Decathlon: mi Imperio romano

Hace no mucho se puso de moda aquello de: ¿Cuánto piensan los hombres en el Imperio romano? Las redes sociales se llenaban de reporteros intrépidos preguntando a la gente si pensaba a menudo en el Imperio romano, y sorprendentemente muchos de los entrevistados afirmaban que sí, que pensaban en ello muchas veces a la semana. Lo primero que pensé al ver estas respuestas es que soy la peor persona del universo porque nunca pienso en el Imperio romano. ¿Soy un inculto? ¿Qué pensaría Trajano de mí si se enterara? ¿Y mi profesora de historia del colegio?
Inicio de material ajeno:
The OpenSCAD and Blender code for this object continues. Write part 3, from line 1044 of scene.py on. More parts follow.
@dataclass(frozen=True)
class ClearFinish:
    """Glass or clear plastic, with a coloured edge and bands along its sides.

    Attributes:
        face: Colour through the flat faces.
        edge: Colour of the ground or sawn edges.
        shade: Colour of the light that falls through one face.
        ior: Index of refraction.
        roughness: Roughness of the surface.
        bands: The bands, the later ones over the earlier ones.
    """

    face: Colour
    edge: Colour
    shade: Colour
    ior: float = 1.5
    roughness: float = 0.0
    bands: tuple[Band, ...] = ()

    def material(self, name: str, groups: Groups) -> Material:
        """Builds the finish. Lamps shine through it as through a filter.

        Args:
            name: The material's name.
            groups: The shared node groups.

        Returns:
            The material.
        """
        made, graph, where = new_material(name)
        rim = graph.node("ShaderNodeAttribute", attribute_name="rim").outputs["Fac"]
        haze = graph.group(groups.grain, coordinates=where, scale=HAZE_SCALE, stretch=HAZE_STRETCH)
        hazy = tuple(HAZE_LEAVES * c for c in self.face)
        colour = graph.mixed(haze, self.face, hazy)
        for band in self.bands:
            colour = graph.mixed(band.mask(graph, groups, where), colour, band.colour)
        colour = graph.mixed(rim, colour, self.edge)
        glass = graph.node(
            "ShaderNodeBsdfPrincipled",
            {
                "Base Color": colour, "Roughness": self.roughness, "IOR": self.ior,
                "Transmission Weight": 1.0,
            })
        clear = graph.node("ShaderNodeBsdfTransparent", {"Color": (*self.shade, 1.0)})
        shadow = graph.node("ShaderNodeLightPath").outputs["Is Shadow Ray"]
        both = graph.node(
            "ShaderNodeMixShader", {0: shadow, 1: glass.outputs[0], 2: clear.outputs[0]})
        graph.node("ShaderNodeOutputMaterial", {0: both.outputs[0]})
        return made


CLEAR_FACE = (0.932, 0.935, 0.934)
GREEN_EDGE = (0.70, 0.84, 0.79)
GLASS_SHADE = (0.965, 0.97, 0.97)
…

Y lo más importante de todo, ¿cuál es mi Imperio romano? Debe haber algo en lo que piense repetidas veces a la semana. Recurro un par de veces a la semana a tutoriales en instagram para mejorar mi swing, pero realmente me paro a verlos porque el algoritmo me los envía a mansalva, así que no vale como respuesta. El Cádiz tampoco, porque hasta el día previo al partido no suelo pensar en el equipo mucho más. Debe ser algo que busque a conciencia. Algo que me haga abstraerme completamente de una conversación durante unos segundos. ¡Bingo! Lo tengo. El maldito Decathlon.
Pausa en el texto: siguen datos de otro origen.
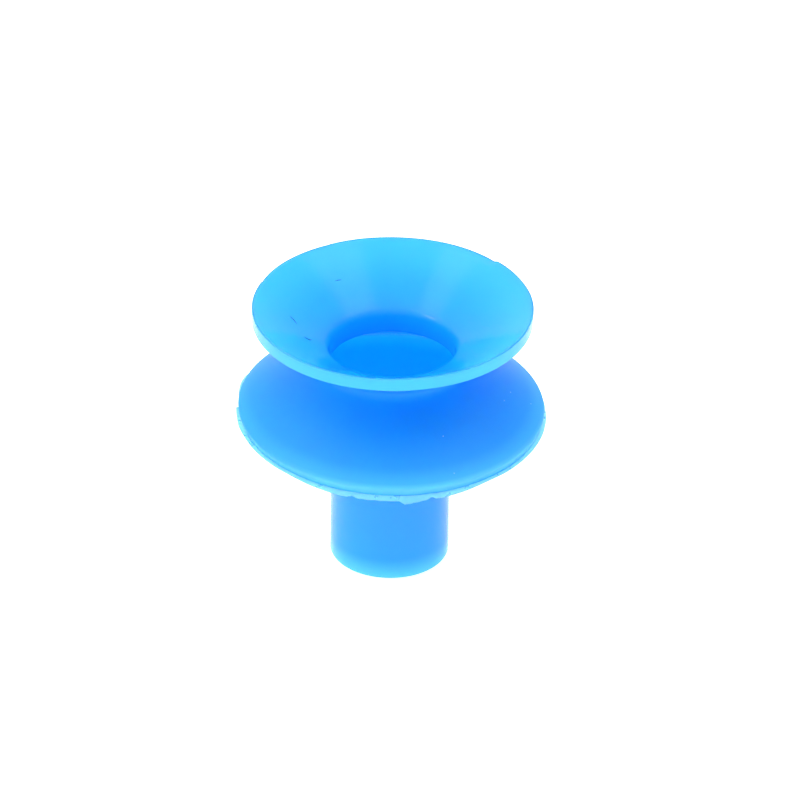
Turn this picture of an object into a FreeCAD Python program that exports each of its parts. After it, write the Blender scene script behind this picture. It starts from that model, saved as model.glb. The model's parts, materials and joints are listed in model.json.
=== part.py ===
"""One-piece silicone bellows suction cup with one and a half folds, standing on its neck.

The cup is a body of revolution about Z. Its neck end lies on Z = 0 and its lip opens upwards.
The wall is one moulding. It is cut here into the zones that stay rigid and the zones that flex,
so that each zone is a node of its own and the joints lie in the flexing ones.
All lengths are in millimetres and all angles in degrees.
"""

import FreeCAD, Part

import math
import os

# Neck: the tube that is pushed over a fitting.
NECK_RADIUS = 8.55
NECK_EDGE_ROUND = 0.5
BORE_RADIUS = 5.0
BORE_LEAD_IN = 0.5
BORE_TOP_ROUND = 0.5

# Lower fold: the wall that widens from the neck to the crest.
LOWER_FOLD_SLOPE = 30.0
LOWER_FOLD_WALL = 1.5
NECK_CORNER_ROUND = 0.3

# Crest: the widest ring, with the mould's parting line round its face.
CREST_BOTTOM_RADIUS = 21.75
CREST_BOTTOM_Z = 22.0
CREST_TOP_RADIUS = 22.25
CREST_TOP_Z = 23.5
CREST_EDGE_ROUND = 0.35
CREST_INNER_ROUND = 0.55

# Flash: the thin fin that the mould leaves on the parting line.
FLASH_RADIUS = 22.5
FLASH_Z = 22.35
FLASH_THICKNESS = 0.15
FLASH_ROOT_DEPTH = 0.5

# Upper fold: the wall that narrows from the crest to the waist.
UPPER_FOLD_SLOPE = 33.9
UPPER_FOLD_WALL = 1.4

# Waist: the round outer groove, with the straight throat inside it.
THROAT_RADIUS = 9.0
THROAT_LOWER_ROUND = 0.12
THROAT_UPPER_ROUND = 1.5
GROOVE_ROUND = 1.4

# Lip: the cone that seals on the work, with a blunt outer rim.
LIP_RADIUS = 20.0
LIP_LAND_INNER_RADIUS = 19.8
LIP_TOP_Z = 40.3
LIP_RIM_BOTTOM_Z = 38.45
LIP_SLOPE = 30.2
RIM_EDGE_ROUND = 0.12

# Heights and the radius at which the wall is cut into rigid and flexing zones.
SLEEVE_TOP_Z = 8.5
FOLD_ROOT_TOP_Z = 15.6
CREST_RING_BOTTOM_Z = 21.5
CREST_RING_TOP_Z = 24.0
WAIST_BOTTOM_Z = 30.2
WAIST_TOP_Z = 33.4
RIM_INNER_RADIUS = 17.0

# Beyond the cup in any direction, for a cut that is open on that side.
FAR = 60.0


def rise(slope):
    """Height gained per millimetre of radius along a wall of that slope."""
    return math.tan(math.radians(slope))


def wall_height(wall, slope):
    """Height of a cut straight up through a wall of that thickness and slope."""
    return wall / math.cos(math.radians(slope))


def meet(line_a, line_b):
    """Where two lines, each (height at radius 0, rise), meet: (radius, height)."""
    radius = (line_a[0] - line_b[0]) / (line_b[1] - line_a[1])
    return radius, line_a[0] + line_a[1] * radius


def line_through(point, slope_rise):
    """The line (height at radius 0, rise) through a point (radius, height)."""
    return point[1] - slope_rise * point[0], slope_rise


def height_on(line, radius):
    """Height of a line at a radius."""
    return line[0] + line[1] * radius


# The four fold walls and the two faces of the lip as straight lines of the section.
LOWER_OUTER = line_through((CREST_BOTTOM_RADIUS, CREST_BOTTOM_Z), rise(LOWER_FOLD_SLOPE))
LOWER_INNER = (LOWER_OUTER[0] + wall_height(LOWER_FOLD_WALL, LOWER_FOLD_SLOPE), LOWER_OUTER[1])
UPPER_OUTER = line_through((CREST_TOP_RADIUS, CREST_TOP_Z), -rise(UPPER_FOLD_SLOPE))
UPPER_INNER = (UPPER_OUTER[0] - wall_height(UPPER_FOLD_WALL, UPPER_FOLD_SLOPE), UPPER_OUTER[1])
LIP_OUTER = line_through((LIP_RADIUS, LIP_RIM_BOTTOM_Z), rise(LIP_SLOPE))
LIP_INNER = line_through((LIP_LAND_INNER_RADIUS, LIP_TOP_Z), rise(LIP_SLOPE))
NECK_CORNER_Z = height_on(LOWER_OUTER, NECK_RADIUS)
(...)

Dice Antonio Agredano que Decathlon no es más que una tienda de disfraces. Que uno puede salir de allí disfrazado de tenista, de jinete o de pescador. Cuánta razón, Antonio. Mis amigos y yo acudimos a Decathlon sabiendo que es lo más parecido a Disneyland que tenemos a nuestro alcance. No hemos hecho escalada en la vida, pero por algún dichoso motivo uno de nosotros ve un arnés a lo lejos y se lo quiere probar. Y después del arnés va el casco. Y después del casco la foto. Y después de la foto acabas buscando grupos de escalada cerca de Cádiz en Facebook. Y ese círculo vicioso no para hasta que asoma cualquier otro deporte súper técnico por el pasillo siguiente y te vuelves a disfrazar. ¿Cómo se me dará el tiro con arco? ¿Y si compro esta mesa de ping pong para el comedor? Total, en caso de que mi madre me mande a freír espárragos siempre puedo volver a venir para devolverla, y de paso comprarme un equipo de buceo y una bici de montaña para empezar a salir a hacer rutas por el monte, aprovechando que el buen tiempo ya está aquí. 

Y no solo me persigue Decathlon cuando un amigo dice por el grupo de WhatsApp que si alguien le acompaña porque tiene que recoger un pedido o algo por estilo. Para colmo soy un adicto a su app y sus descuentos. Hago ingeniería matemática para saber cuántos botes de bolas de pádel tengo que comprarme para llegar al descuento de seis euros y así poder llevarme uno gratis. ¿Cómo se puede vivir así? Me lo pregunto repetidas veces, pero, ¿y lo feliz que soy? Eso no me lo quita nadie. Para colmo, además de la app y la tienda física, llegó a la ciudad hace un tiempo el Decathlon City. Unas tiendas pequeñas que traen a las ciudades productos esenciales. Un trocito de esos establecimientos gigantescos que viven en la periferia y que son las catedrales modernas de algunos polígonos industriales de nuestro país. Así que si quiero comprarme algo por la web lo puedo recoger al lado de mi casa y con el envío gratis. ¿Qué más se puede pedir?

Lo confieso, no puedo vivir sin mi amado Decathlon. Y me da miedo que se acabe esta historia de amor. Porque como cualquier historia, en algún momento se acabará. Habrá un día en el que en vez de tener dos hobbies nuevos al mes tenga una casa, y tendré que cambiar Decathlon por Leroy Merlín. Y en vez de zapatillas de correr bichearé espiches, tornillos y taladros. Pero como no me gusta pensar demasiado en el futuro, aún estoy a tiempo de ir a Decathlon una vez más. Así que lo dejo aquí, que tengo que ir a comprarme unas chanclas. Marca Tribord, por supuesto.